Avec un budget annuel de l’ordre de 60 millions d’euros pour ce qui concerne le génie civil et les équipements électro-mécaniques, 20 millions d’euros pour l’entretien ordinaire et 15 millions d’euros pour les dragages, la Wallonie fournit elle aussi un effort constant pour l’amélioration et le maintien de son réseau fluvial. À ces montants s’ajoutent des dispositifs spécifiques pour parer aux investissements prioritaires, comme l’intervention de la Société de financement complémentaire des infrastructures (Sofico) pour le financement de chantiers comme celui de l’écluse d’Ampsin-Neuville.

« Depuis dix ans, l’investissement dans le transport fluvial en Wallonie a été véritablement relancé », indique Pascal Moens, directeur de la Direction du transport et de l’intermodalité des marchandises (DTIM, l’ex-DPVNI). Il chiffre à 500 millions d’euros l’effort complémentaire apporté au budget pour ce renouveau, dont les écluses de Lanaye et Ivoz-Ramet et la plate-forme de Trilogiport sont sans doute les exemples les plus parlants.

L’ambition affichée est de poursuivre sur la même lancée dans les années à venir, mais pour y parvenir, l’effort à fournir reste pour l’heure substantiel. Si la volonté politique est bien présente et si la Wallonie met en avant une stratégie de transfert modal, les contraintes budgétaires et organisationnelles, que connaît la région wallonne, entraînent d’inévitables arbitrages.

Les rationalisations opérées dans l’appareil administratif ont aussi un effet sur sa capacité à traiter les dossiers. « Le manque de moyens humains se fait parfois sentir. L’argent ne se dépense pas spontanément. En outre, les lois et procédures se sont alourdies, tandis que le volet technique d’un projet devient toujours plus complexe avec l’intégration de paramètres comme l’écologie, l’énergie, la mobilité, les évolutions technologiques comme l’automatisation, le changement climatique ou une plus grande attention aux besoins et contraintes des usagers… Il n’y a plus de dossiers simples. Cette évolution, qui requiert de notre part des compétences nouvelles, pèse sur la gestion et le développement des infrastructures. Elle provoque également une remise en cause de nos schémas de fonctionnement classiques. La réorganisation actuelle vise notamment à prendre en compte ces difficultés », explique Pascal Moens.

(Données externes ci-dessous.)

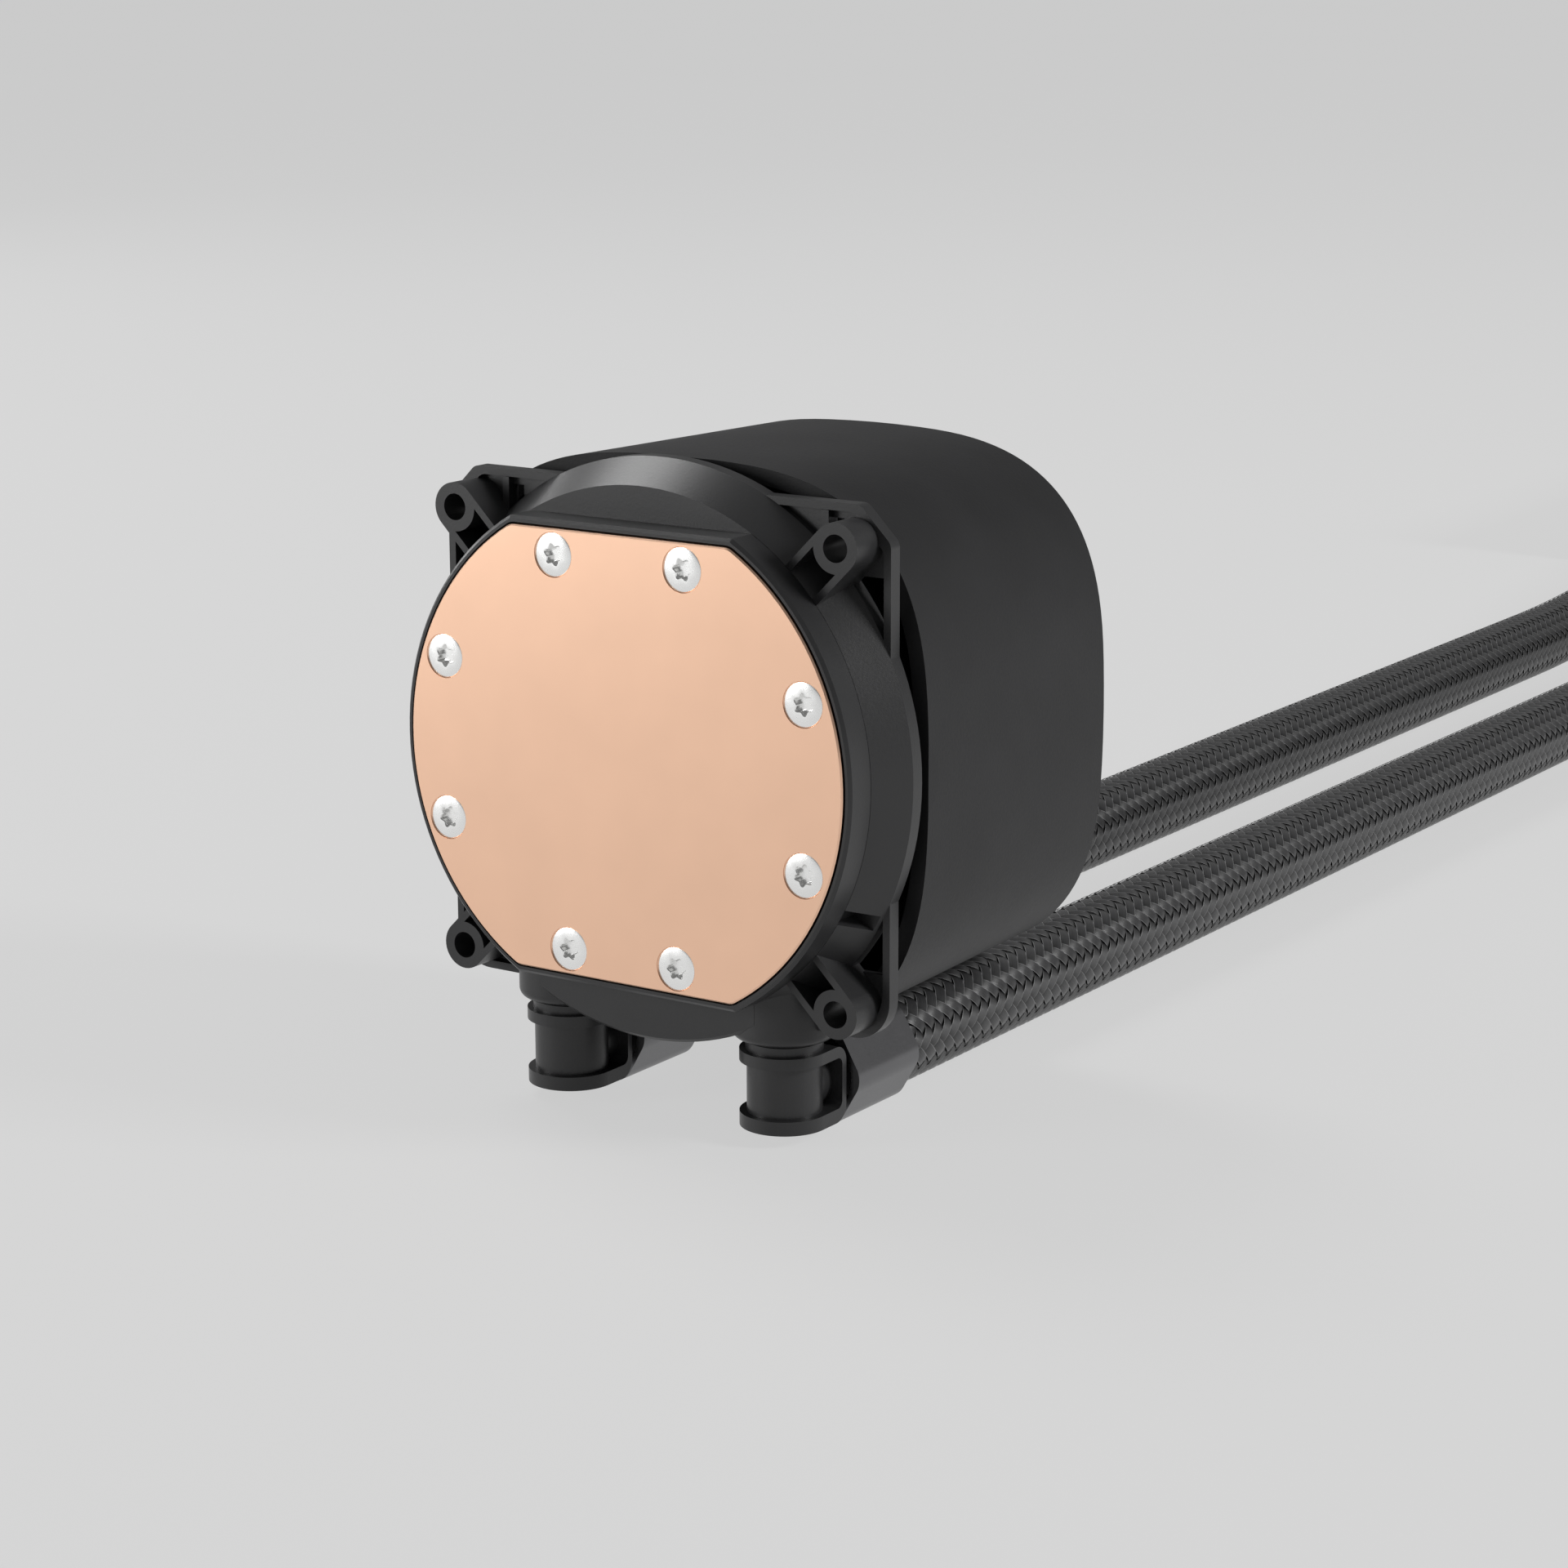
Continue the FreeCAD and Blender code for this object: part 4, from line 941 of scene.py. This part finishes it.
    def add_yarn(
        self,
        piece: Piece,
        uv_layer: bmesh.types.BMLayerItem,
        stations: list[tuple[float, Vector, Vector, Vector]],
        turn: Turn,
        number: int,
    ) -> None:
        """Add one yarn as a ribbon with a slightly crowned face.

        Args:
            piece: The piece that takes the yarn.
            uv_layer: The layer for the yarn's own coordinates.
            stations: The hose's middle line.
            turn: The hand of the yarn.
            number: The yarn's number among those of its hand.
        """
        lean = math.atan2(2 * math.pi * self.radius, self.lay)
        first = (number + self.start) / self.carriers
        lift_layer = piece.mesh.verts.layers.float["lift"]
        rows = []
        for distance, place, across, up in stations:
            lift = self.lift(turn, number, distance)
            free = self.radius - self.wave + lift
            radius = self.grip_radius + (free - self.grip_radius) * self.swell(place.y)
            middle = 2 * math.pi * (first + turn.value * distance / self.lay)
            ahead = up.cross(across)
            row = []
            for share in self.yarn_shares:
                shift = share * self.yarn_width / 2
                angle = middle + turn.value * shift * math.cos(lean) / self.radius
                radial = across * math.cos(angle) + up * math.sin(angle)
                drop = self.crown * abs(share) ** 3
                slide = ahead * (-shift * math.sin(lean))
                corner = piece.mesh.verts.new(place + radial * (radius - drop) + slide)
                corner[lift_layer] = 0.5 + 0.5 * lift / self.wave
                row.append((corner, share, distance))
            rows.append(row)
        for one, two in zip(rows, rows[1:]):
            for step in range(len(self.yarn_shares) - 1):
                quad = [one[step], one[step + 1], two[step + 1], two[step]]
                if turn is Turn.CLOCKWISE:
                    quad.reverse()
                face = piece.mesh.faces.new([corner for corner, _, _ in quad])
                for loop, (_, share, along) in zip(face.loops, quad):
                    loop[uv_layer].uv = (share / 2 + number, along / self.yarn_width)

    def build(self, palette: Palette) -> bpy.types.Object:
        """Args:
            palette: The finishes.

        Returns:
            The hose's object.
        """
        self.read_line()
        word = self.side.word
        piece = Piece(f"{word}_braided_hose")
        self.add_yarns(piece)
        self.add_core(piece)
        materials = [palette["hose_braid"], palette["seal_rubber"]]
        item = piece.finish(materials, self.smoothing)
        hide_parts(f"{word}_hose")
        start = self.line[0].copy()
        start.y = self.grip_ends[0]
        end = start.copy()
        end.y = self.grip_ends[1]
        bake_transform(item, f"{word}_elbow", "cooler", start=start, end=end)
        log.info("%s hose: %d faces", word, len(item.data.polygons))
        return item


@dataclass
class PlateScrews:
    """The eight sunk screws of the cold plate, with six lobed drives, in millimetres."""

    places: tuple[tuple[float, float], ...] = (
        (9.65, 24.85),
        (26.96, 10.4),
        (26.96, -10.4),
        (8.2, -24.85),
    )
    head_radius: float = 2.75
    shank_radius: float = 1.25
    sunk: float = 0.1
    length: float = 8.4
    tip: float = 0.3
    rim: float = 0.22
    rim_edge: float = 0.06
    rim_drop: float = 0.05
    mouth: float = 0.12
    draft: float = 0.05
    sides: int = 48
    first_turn: float = 5.0
    next_turn: float = 17.0
    lobe_radius: float = 1.14
    lobe_depth: float = 0.2
    drive_depth: float = 0.75
    smoothing: float = 25.0

    def add_screw(self, piece: Piece, x: float, z: float, turn: float) -> None:
        """Add one screw.

        Args:
            piece: The piece that takes the screw.
            x: The place of its axis, in millimetres.
            z: The place of its axis, in millimetres.
            turn: How far its drive is turned, in degrees.
        """
        made = bmesh.ops.create_circle(
            piece.mesh, cap_ends=False, segments=self.sides, radius=1.0
        )
        ring = made["verts"]
        edges = piece.mesh.edges[:]
        head = self.head_radius
        steps = [
            (self.shank_radius, self.sunk + self.length - self.tip, False),
            (self.shank_radius, self.sunk + head - self.shank_radius, False),
            (head, self.sunk + self.rim, False),
            (head - self.rim_edge, self.sunk + self.rim_drop, False),
            (head - self.rim, self.sunk, False),
            (self.lobe_radius + self.mouth, self.sunk, True),
            (self.lobe_radius, self.sunk + self.mouth, True),
            (self.lobe_radius - self.draft, self.sunk + self.drive_depth, True),
        ]
        angles = [math.atan2(vertex.co.y, vertex.co.x) for vertex in ring]
        for index, (radius, depth, lobed) in enumerate(steps):
            if index:
                made = bmesh.ops.extrude_edge_only(piece.mesh, edges=edges)
                ring = [part for part in made["geom"] if isinstance(part, bmesh.types.BMVert)]
                edges = [part for part in made["geom"] if isinstance(part, bmesh.types.BMEdge)]
                angles = [math.atan2(vertex.co.z, vertex.co.x) for vertex in ring]
            for vertex, angle in zip(ring, angles):
                reach = radius + (self.lobe_depth * math.cos(6 * angle) if lobed else 0.0)
                vertex.co = Vector((reach * math.cos(angle), depth, reach * math.sin(angle)))
        bmesh.ops.holes_fill(piece.mesh, edges=edges, sides=0)
        bmesh.ops.recalc_face_normals(piece.mesh, faces=piece.mesh.faces)
        turned = Matrix.Rotation(math.radians(turn), 4, "Y")
        bmesh.ops.transform(piece.mesh, matrix=turned, verts=piece.mesh.verts)
        place = Matrix.Translation(Vector((x, 0, z)))
        bmesh.ops.transform(piece.mesh, matrix=place, verts=piece.mesh.verts)

    def build(self, palette: Palette) -> bpy.types.Object:
        """Build the screws.

        Args:
            palette: The finishes.

        Returns:
            The object of all eight.
        """
        whole = Piece("plate_screws")
        places = list(self.places) + [(-x, z) for x, z in self.places]
        for index, (x, z) in enumerate(places):
            one = Piece("screw")
            self.add_screw(one, x, z, self.next_turn * index + self.first_turn)
            data = bpy.data.meshes.new("screw")
            one.mesh.to_mesh(data)
            one.mesh.free()
            whole.mesh.from_mesh(data)
            bpy.data.meshes.remove(data)
        bmesh.ops.scale(whole.mesh, vec=Vector((MM, MM, MM)), verts=whole.mesh.verts)
        item = whole.finish([palette["bright_steel"]], self.smoothing)
        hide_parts("cold_plate_screws")
        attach(item, "cooler")
        log.info("cold plate screws: %d faces", len(item.data.polygons))
        return item


@dataclass
class FoldedFins:
    """Thin fins folded between the radiator's flat tubes, at their real close pitch."""

    half_width: float = 58.8 * MM
    tubes: int = 12
    tube_thickness: float = 2.0 * MM
    pitch: float = 1.35 * MM
    thickness: float = 0.12 * MM
    smoothing: float = 20.0

    def build(self, palette: Palette) -> bpy.types.Object:
        """Build all rows of fins.

        Args:
            palette: The finishes.

        Returns:
            The object of all fins.
        """
        low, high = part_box("radiator_fins")
        width = (2 * self.half_width - self.tubes * self.tube_thickness) / (self.tubes + 1)
        folds = int((high.y - low.y) / self.pitch)
        piece = Piece("folded_fins")
        points = []
        for index in range(folds + 1):
            side = -1 if index % 2 else 1
            across = side * (width / 2 - self.thickness)
            along = low.y + (index + 0.5) * self.pitch
            points.append(piece.mesh.verts.new((across, along, low.z)))
        edges = [piece.mesh.edges.new(pair) for pair in zip(points, points[1:])]
        raised = bmesh.ops.extrude_edge_only(piece.mesh, edges=edges)
        tops = [part for part in raised["geom"] if isinstance(part, bmesh.types.BMVert)]
        bmesh.ops.translate(piece.mesh, vec=Vector((0, 0, high.z - low.z)), verts=tops)
        bmesh.ops.solidify(piece.mesh, geom=piece.mesh.faces[:], thickness=self.thickness)
        bmesh.ops.recalc_face_normals(piece.mesh, faces=piece.mesh.faces)
        row = piece.mesh.verts[:] + piece.mesh.edges[:] + piece.mesh.faces[:]
        step = width + self.tube_thickness
        start = Vector((-self.half_width + width / 2, 0, 0))
        bmesh.ops.translate(piece.mesh, vec=start, verts=piece.mesh.verts)
        for index in range(1, self.tubes + 1):
            copy = bmesh.ops.duplicate(piece.mesh, geom=row)
            moved = [part for part in copy["geom"] if isinstance(part, bmesh.types.BMVert)]
            bmesh.ops.translate(piece.mesh, vec=Vector((index * step, 0, 0)), verts=moved)
        item = piece.finish([palette["fin_metal"]], self.smoothing)
        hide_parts("radiator_fins")
        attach(item, "cooler")
        log.info("radiator fins: %d faces", len(item.data.polygons))
        return item


# Studio


@dataclass(frozen=True)
class Lamp:
    """A soft square lamp."""

    name: str
    place: tuple[float, float, float]
    size: float
    power: float

    def hang(self, target: tuple[float, float, float]) -> None:
        """Hang the lamp.

        Args:
            target: The point it looks at.
        """
        data = bpy.data.lights.new(self.name, "AREA")
        data.shape = "SQUARE"
        data.size = self.size
        data.energy = self.power
        item = bpy.data.objects.new(self.name, data)
        bpy.context.scene.collection.objects.link(item)
        aim = (Vector(target) - Vector(self.place)).to_track_quat("-Z", "Y")
        item.matrix_world = Matrix.Translation(Vector(self.place)) @ aim.to_matrix().to_4x4()


@dataclass
class Studio:
    """Floor, light and camera."""

    eye: tuple[float, float, float] = (0.27119, -0.36641, 0.10480)
    yaw: float = 0.592983
    pitch: float = 0.231783
    roll: float = -0.0030894
    lens: float = 87.864
    sensor: float = 36.0
    nearest: float = 0.01
    farthest: float = 50.0
    floor_height: float = -47.75 * MM
    floor_gap: float = 0.0002
    floor_radius: float = 8.0
    floor_sides: int = 96
    floor_tones: tuple[float, float] = (0.38, 0.4)
    floor_brightness: float = 0.84
    floor_share: float = 0.68
    target: tuple[float, float, float] = (0.0, 0.03, 0.0)
    lamps: tuple[Lamp, ...] = (
        Lamp("key", (-0.95, -0.95, 0.24), 0.5, 6.2),
        Lamp("left_top", (-0.74, 0.26, 0.98), 0.5, 5.6),
        Lamp("left_side", (-1.2, 0.45, 0.34), 0.4, 2.0),
        Lamp("right_top", (1.1, 0.35, 0.62), 0.3, 8.5),
        Lamp("right_low", (1.15, 0.35, 0.02), 0.3, 1.6),
    )
    air: float = 0.9
    ambient: float = 0.2
    backdrop: float = 0.48

    def add_camera(self) -> None:
        """Stand the camera where the photograph was taken."""
        look = Vector(
            (
                -math.sin(self.yaw) * math.cos(self.pitch),
                math.cos(self.yaw) * math.cos(self.pitch),
                -math.sin(self.pitch),
            )
        )
        level = Vector((math.cos(self.yaw), math.sin(self.yaw), 0.0))
        rise = level.cross(look)
        right = level * math.cos(self.roll) + rise * math.sin(self.roll)
        up = rise * math.cos(self.roll) - level * math.sin(self.roll)
        data = bpy.data.cameras.new("camera")
        data.lens = self.lens
        data.sensor_width = self.sensor
        data.clip_start = self.nearest
        data.clip_end = self.farthest
        camera = bpy.data.objects.new("camera", data)
        bpy.context.scene.collection.objects.link(camera)
        turn = Matrix((right, up, -look)).transposed().to_4x4()
        camera.matrix_world = Matrix.Translation(Vector(self.eye)) @ turn
        bpy.context.scene.camera = camera

    def add_floor(self) -> None:
        """Lay a wide pale floor under the cooler."""
        floor = Piece("floor")
        bmesh.ops.create_circle(
            floor.mesh, cap_ends=True, segments=self.floor_sides, radius=self.floor_radius
        )
        drop = Matrix.Translation(Vector((0, 0, self.floor_height - self.floor_gap)))
        bmesh.ops.transform(floor.mesh, matrix=drop, verts=floor.mesh.verts)
        shader = Shader("floor_paper")
        tone = shader.noise(shader.place(), 0.4, detail=2.0)
        low, high = ((grey, grey, grey) for grey in self.floor_tones)
        shader.feed("Base Color", shader.mixed(tone, low, high))
        shader.set("Roughness", 0.8)
        shader.set("Specular IOR Level", 0.1)
        shader.show_pale(self.floor_brightness, self.floor_share)
        floor.finish([shader.material])

    def add_light(self) -> None:
        """Hang the lamps and make the surroundings, which look pale to the camera."""
        for lamp in self.lamps:
            lamp.hang(self.target)
        world = bpy.data.worlds.new("surroundings")
        world.use_nodes = True
        bpy.context.scene.world = world
        nodes = world.node_tree.nodes
        links = world.node_tree.links
        ground = nodes["Background"]
        ground.inputs["Color"].default_value = (self.air, self.air, self.air, 1.0)
        rays = nodes.new("ShaderNodeLightPath")
        strength = nodes.new("ShaderNodeMath")
        strength.operation = "MULTIPLY_ADD"
        strength.inputs[1].default_value = self.backdrop
        strength.inputs[2].default_value = self.ambient
        links.new(rays.outputs["Is Camera Ray"], strength.inputs[0])
        links.new(strength.outputs["Value"], ground.inputs["Strength"])
        bpy.context.scene.view_settings.view_transform = "Standard"

    def build(self) -> None:
        """Set up the whole studio."""
        self.add_camera()
        self.add_floor()
        self.add_light()
        log.info("studio: floor, %d lamps and camera", len(self.lamps))


def main() -> None:
    """Dress the whole cooler."""
    logging.basicConfig(level=logging.INFO, format="%(name)s: %(message)s")
    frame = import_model()
    Studio().build()
    palette = Palette()
    for side in Side:
        BraidedHose(side).build(palette)
    palette.dress_nodes(frame)
    PlateScrews().build(palette)
    FoldedFins().build(palette)


if __name__ == "__main__":
    main()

Comme en Flandre, la principale difficulté se situe au niveau de l’entretien, dont Pascal Moens - tout comme Chris Danckaerts - regrette qu’il soit « très peu valorisé » et souvent trop faiblement financé. Même cause, mêmes effets : « Il y a là un rattrapage à effectuer pour éviter que la fiabilité du réseau ne se dégrade davantage. Car en fluvial, toute dégradation du service est un problème majeur ».

Un des enjeux capitaux des prochaines années sera de revoir en profondeur cette politique d’entretien. Cet effort devrait s’appuyer sur un schéma stratégique directeur sur plusieurs décennies pour l’ensemble des voies navigables. « Cette vision à plus long terme est en cours de développement et sera l’amorce d’une gestion optimalisée du réseau ».


 - Côté flamand, le rehaussement des ponts sur le canal Albert constitue un chantier majeur. Leur hauteur minimale est portée à 9,10 mètres pour permettre la navigation conteneurisée sur quatre couches. Le rehaussement s’accompagne, dans la plupart des cas, d’un élargissement du passage sous les ponts.

- Côté wallon, la construction du nouveau complexe d’écluses à Ampsin-Neuville, en amont de Liège, sur la Meuse est le grand projet en cours. Elle permettra la navigation au gabarit Vb jusqu’à Namur. Le trafic devrait ainsi passer de 9 à 25 Mt à l’horizon 2050. - Dans les deux régions, le projet Seine-Escaut se traduit par de nombreux projets d’investissement, comme la nouvelle écluse sur la Lys à Sint-Baafs-Vijve en Flandre, la traversée de Tournai ou la réouverture du canal Pommeroeul-Condé entre la Wallonie et la France. Ni Chris Danckaerts ni Pascal Moens ne cachent que leur intégration dans un projet européen a été un levier utile, voire indispensable, pour une modernisation dont le réseau régional et le trafic local sont, au stade actuel de l’axe transfrontalier, les principaux bénéficiaires ou pour ranimer des dossiers endormis.